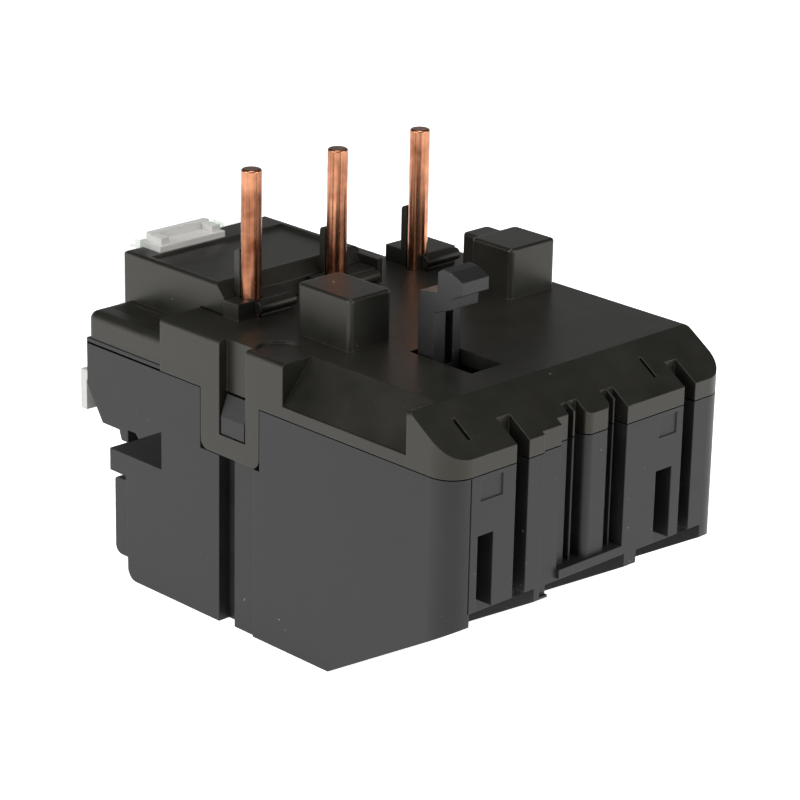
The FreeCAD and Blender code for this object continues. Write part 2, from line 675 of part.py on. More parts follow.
def marker_strip():
    """White strip below the control screws, hooked on the block's face."""
    low = 19.3
    high = control_screw_z - control_hole_radius
    profile = [(front, low), (front, high), (block_front, high), (block_front, high - 1.2),
               (front + 1.1, high - 1.2), (front + 1.1, low)]
    return prism_x(profile, -side + 1.0, side - 0.6)


# ---- dial and buttons -------------------------------------------------------------------------
def setting_dial():
    face = block_front - 0.4
    knob = rod_y(dial_radius, face, face + 2.0, dial_x, panel_z)
    rim = [e for e in knob.Edges if abs(e.CenterOfMass.y - face) < 1e-6 and len(e.Vertexes) == 1]
    knob = knob.makeFillet(0.3, rim)
    slot = box(dial_x - 2.4, dial_x + 2.4, face - 1, face + 0.9, panel_z - 0.45, panel_z + 0.45)
    teeth = []
    for i in range(12):
        angle = 2 * math.pi * i / 12
        x = dial_x + dial_radius * math.cos(angle)
        z = panel_z + dial_radius * math.sin(angle)
        teeth.append(rod_y(0.28, face + 0.5, face + 3, x, z))
    return cut_all(knob, [slot] + teeth)


def dial_spindle():
    """Spindle behind the dial with the eccentric that sets the trip current."""
    start = block_front - 0.4 + 2.0
    shaft = rod_y(shaft_radius, start, web_y + 5.0, dial_x, panel_z)
    collar = rod_y(2.2, start, start + 0.8, dial_x, panel_z)
    cam = rod_y(2.0, web_y + 2.4, web_y + 4.4, dial_x + 0.8, panel_z)
    return shaft.fuse([collar, cam]).removeSplitter()


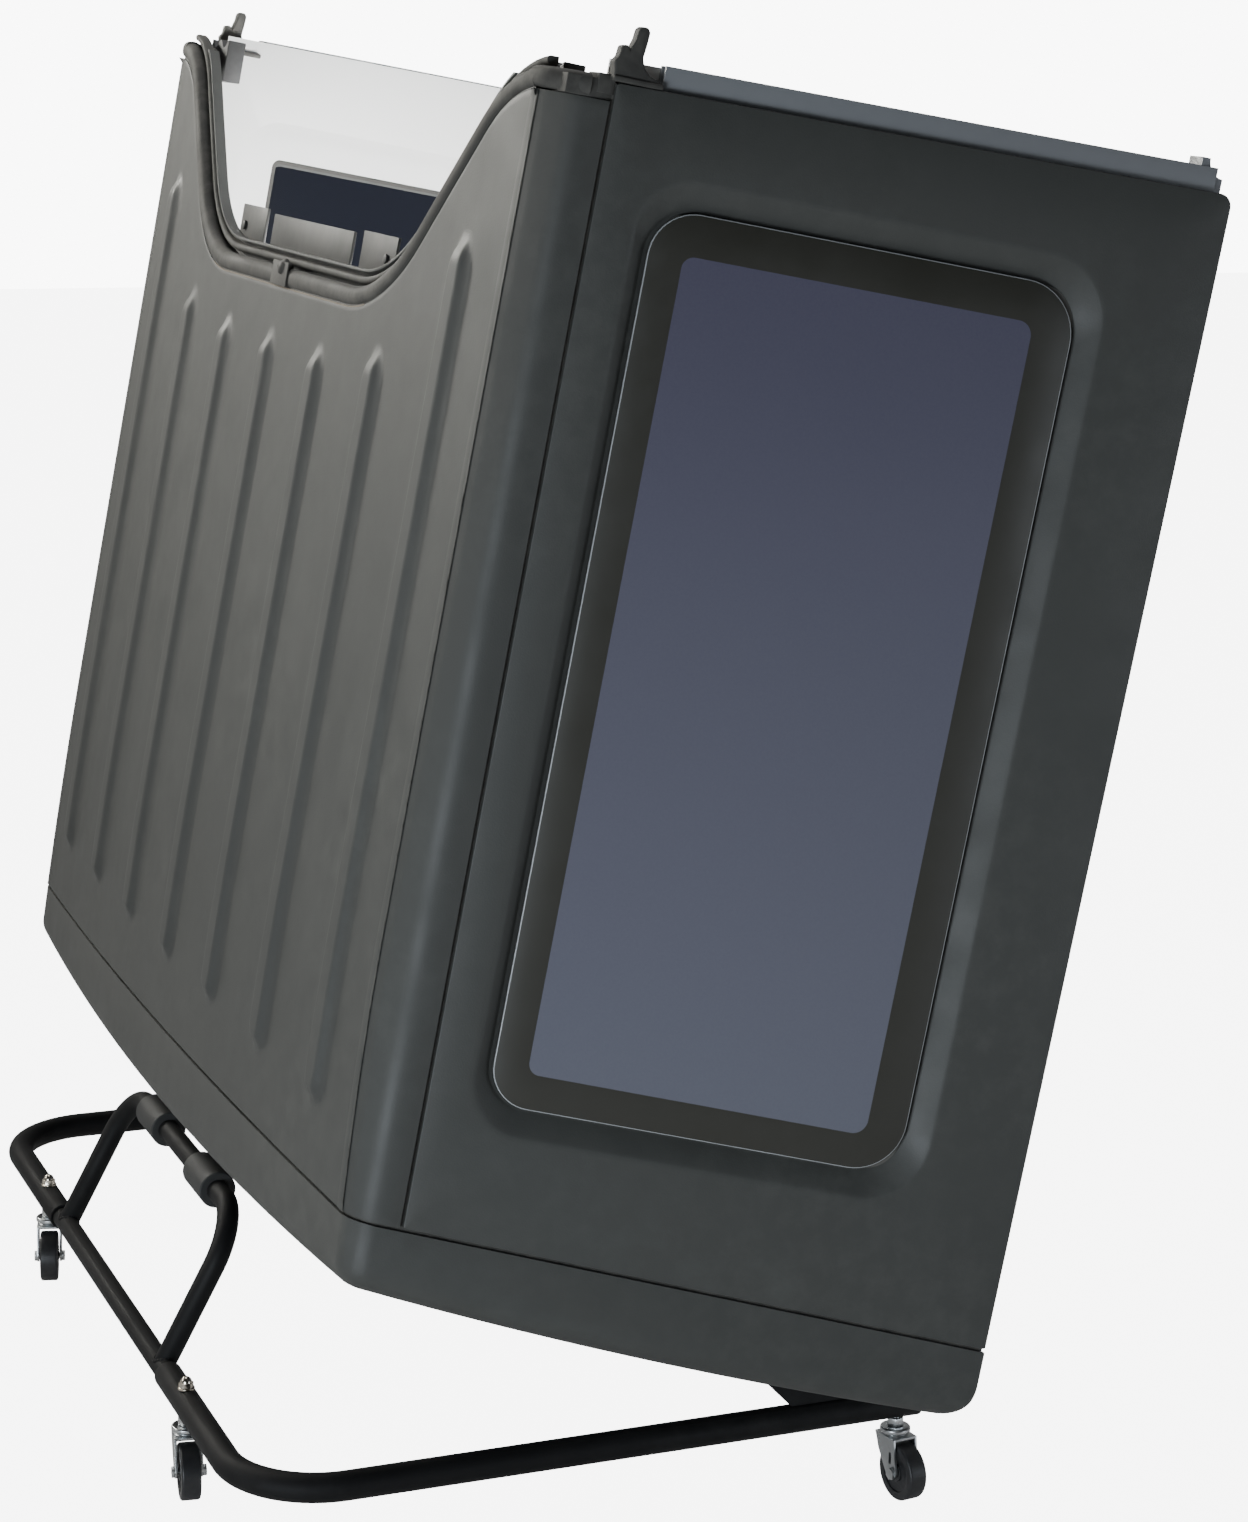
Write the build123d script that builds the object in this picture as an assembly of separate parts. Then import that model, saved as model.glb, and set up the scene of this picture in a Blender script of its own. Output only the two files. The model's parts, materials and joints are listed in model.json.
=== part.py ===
from build123d import *
import math
import os

# Removable vehicle hardtop, stored standing on its rear end on a rolling tube cart.
# All sizes are in millimetres. The model is built in the cart's frame: X = 0 is the
# centre of the cart's cross tube, +X runs along its arms, the floor is Z = 0. At the
# end everything moves together so that the origin is the bottom centre of the whole.

# Hardtop: u = local X (roof towards belt line), v = local Y, w = local Z (rear to front)
lean = 10.49             # tilt of the stored hardtop from upright, degrees
local_x = 63.3           # where the local frame's origin stands in the cart's frame
local_z = 263.2
skin = 5.0               # moulded outer shell
roof_u = -42.0           # roof surface on the centre line
crown_radius = 12500.0   # roof curvature across the hardtop
dip_radius = 6500.0      # the roof curves down towards the rear ...
dip_start = 450.0        # ... from here
shoulder_v = 699.2       # half width where the side plane begins, at u = 0
tumblehome = 9.46        # lean of the side panels, degrees
shoulder_slope = 1.407   # run of the bevel between roof and side, v per u
belt_u = 661.5           # lower edge of the installed hardtop
front_w = 1300.7         # front edge of the side panels at u = 0
front_rake = 0.0204
rear_low_u = 934.0       # centre of the rear face's arc, seen from the side
rear_low_w = -12.0
rear_radius = 5270.0
bow_radius = 11000.0     # rear face curvature across the hardtop
corner_round = 28.0      # outer edge rounding of the shell
belt_corner = 42.0       # rounding of the lower rear corner, seen from the side
belt_corner_w = 24.0
drip_u = 34.7            # seam between roof and side panels
seam_gap = 3.5
seam_w = 166.0           # rear seam on the roof
seam_rake = -0.0923      # and its slope down the side
liner_high = 26.0        # inner wall, below the outer surface
liner_low = 29.0

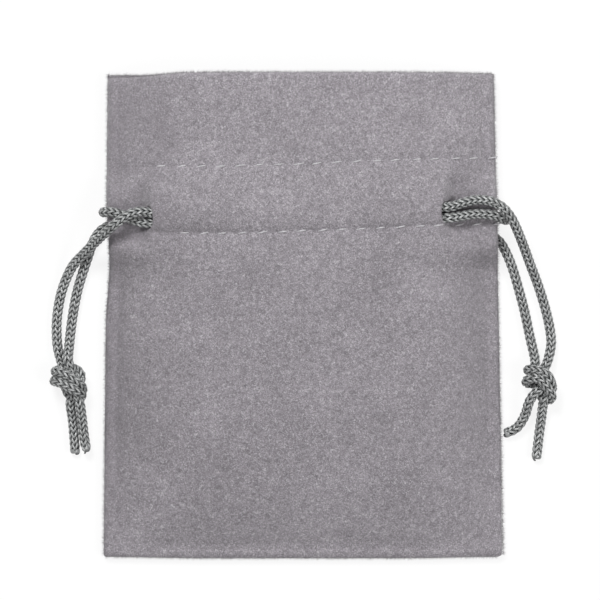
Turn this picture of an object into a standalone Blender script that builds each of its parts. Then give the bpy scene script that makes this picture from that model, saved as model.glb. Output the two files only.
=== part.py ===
"""Drawstring gift pouch of short-pile velvet, lying on its back, in metres.

The frame: +Z is up, the pouch lies on z = 0, its mouth points to +Y and its foot to -Y, and the
origin is at the middle of its underside. Two cloth panels are joined at the sides and at the
foot. The top of each panel is folded inwards as a hem, and two rows of stitches through the hem
make the channel that the drawcords run in. Each drawcord goes once around the pouch: its two ends
leave the holes on its own side and are tied together, and its loop wraps round the other side.
"""

import math

import bpy
import bmesh
from mathutils import Vector

# Overall size of the pouch
POUCH_HEIGHT = 0.100
MOUTH_HALF_WIDTH = 0.0396
FOOT_HALF_WIDTH = 0.04085
TOP_HEIGHT = 0.0112  # outer face of the front panel over the table, outside the channel

# Cloth, seams and clearances
CLOTH = 0.0007
CLEARANCE = 0.0003
SEAM_GAP = 0.0012  # between the two panels at the side and foot seams, where the thread runs
SEAM_ZONE = 0.0024  # flat band along the side and foot seams
SEAM_INSET = 0.0012  # seam thread from the edge
FOOT_RISE = 0.030  # length over which the front panel rises from the foot seam
DOME_POWER = 4.0  # how square the front panel is across the width
STACK_RAMP = 0.0055  # length over which the side edge thickens to hold the folded hem

# Hem and its two rows of stitches
LOWER_ROW = 0.0172
CHANNEL_HEIGHT = 0.0138
ROW_TILT = 0.028  # both rows rise a little towards +X
HEM_BELOW_ROW = 0.0035
GROOVE_DEPTH = 0.00075
FRONT_GROOVE_SHARE = 0.6
GROOVE_HALF_WIDTH = 0.0013
ROW_END_INSET = 0.0034
THREAD_DIAMETER = 0.0004
THREAD_CLEARANCE = 0.0002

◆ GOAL
From the records above, quote only the lines running from the line with "Write the build123d" to the line with "# end everything", both lines included.

◆ TASK ANSWER
Write the build123d script that builds the object in this picture as an assembly of separate parts. Then import that model, saved as model.glb, and set up the scene of this picture in a Blender script of its own. Output only the two files. The model's parts, materials and joints are listed in model.json.
=== part.py ===
from build123d import *
import math
import os

# Removable vehicle hardtop, stored standing on its rear end on a rolling tube cart.
# All sizes are in millimetres. The model is built in the cart's frame: X = 0 is the
# centre of the cart's cross tube, +X runs along its arms, the floor is Z = 0. At the
# end everything moves together so that the origin is the bottom centre of the whole.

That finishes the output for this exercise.